Ellida, fille d’un gardien de phare a épousé un homme plus âgé qu’elle, le docteur Wangel, père de deux adolescentes nées de son premier mariage, dont l’une est à peine plus jeune qu’elle. Cet été, Ellida semble être devenue étrangère à ceux qui l’entourent, son mari et ses deux belles-filles et part chaque jour nager de longues heures dans le fjord voisin. Plein d’amour et d’inquiétude, son mari invite le professeur Arnholm en espérant qu’il parviendra à apaiser l’état dépressif d’Ellida. Celle-ci semble perdue, rongée par la culpabilité. Elle a autrefois aimé un marin étranger, l’a laissé lancer à la mer leurs deux anneaux pour sceller leur union mais, restée seule après son départ, elle a épousé Wangel. Lorsque ce marin réapparaît, il lui demande de partir avec lui. Son mari sait que l’obliger à rester ne la sortirait pas de la dépression et lui laisse le choix. Parallèlement le professeur Arnholm tisse sa toile auprès de Bolette, la fille aînée de Wangel. Elle voudrait qu’il l’aide à quitter ce fjord où elle se sent enfermée. Elle rêve d’ailleurs, de faire des études, mais sait que son père, très amoureux d’une femme qui s’éloigne de lui, a besoin d’elle. Elle aussi devra faire un choix.

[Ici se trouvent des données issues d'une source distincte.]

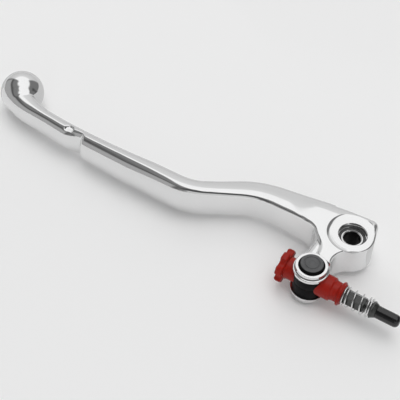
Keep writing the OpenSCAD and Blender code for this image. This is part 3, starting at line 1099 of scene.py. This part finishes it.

Géraldine Martineau signe ici sa seconde mise en scène à la Comédie Française après La petite sirène pour laquelle elle avait reçu le Molière de la mise en scène jeune public. La scénographie crée une atmosphère onirique et mystérieuse. Des canapés, des fleurs étalées créent l’atmosphère d’un salon tranquille, mais la présence de l’eau, une « eau flasque » qui semble tout engluer, et une barque nous entraînent dans les brumes de la mer du Nord et les tourments de l’âme.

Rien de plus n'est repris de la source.